On December 31, 2010, the Credit Facility with Texas Capital Bank was amended to modify the borrowing base to $6,116,000 relative to the Proved Reserves attributable to the borrowing Base Oil and Gas Properties. The amendment also modified the EBITDA ratio on a quarterly basis with the quarter ending March 31, 2011, permit the ratio allowed to 4.25:1 00. The Credit Agreement was further amended in order to reflect the reorganization of the Company.

Debentures

On April 11, 2007, we entered into a Securities Purchase Agreement, Registration Rights Agreements, Senior Secured Debentures, a Pledge and Security Agreement, a Secured Guaranty, and other related agreements (the “Financing Agreements”) with the “Buyers” of a new series of senior secured debentures (the “Debentures”). Under the terms of the Financing Agreements, we agreed to sell Debentures for a total purchase price of $9.0 million. In connection with the purchase, we agreed to issue to the Buyers a total of 1,800,000 shares. The first closing occurred on April 12, 2007 with a total of $6.3 million in Debentures being sold and the remaining $2.7 million closing on June 21, 2007. Effective July 7, 2008, we redeemed an aggregate principal amount of $6.3 million of the Debentures.

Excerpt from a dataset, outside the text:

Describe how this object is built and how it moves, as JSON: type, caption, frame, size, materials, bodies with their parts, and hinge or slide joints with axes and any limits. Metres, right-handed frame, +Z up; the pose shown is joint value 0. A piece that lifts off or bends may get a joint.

We also amended the remaining $2.7 million of aggregate principal Debentures to, among other things, permit the indebtedness under our Credit Facility, subordinate the security interests of the debentures to the Credit Facility, provide for the redemption of the remaining Debentures with the net proceeds from any next debt or equity offering and eliminate the covenant to maintain certain production thresholds.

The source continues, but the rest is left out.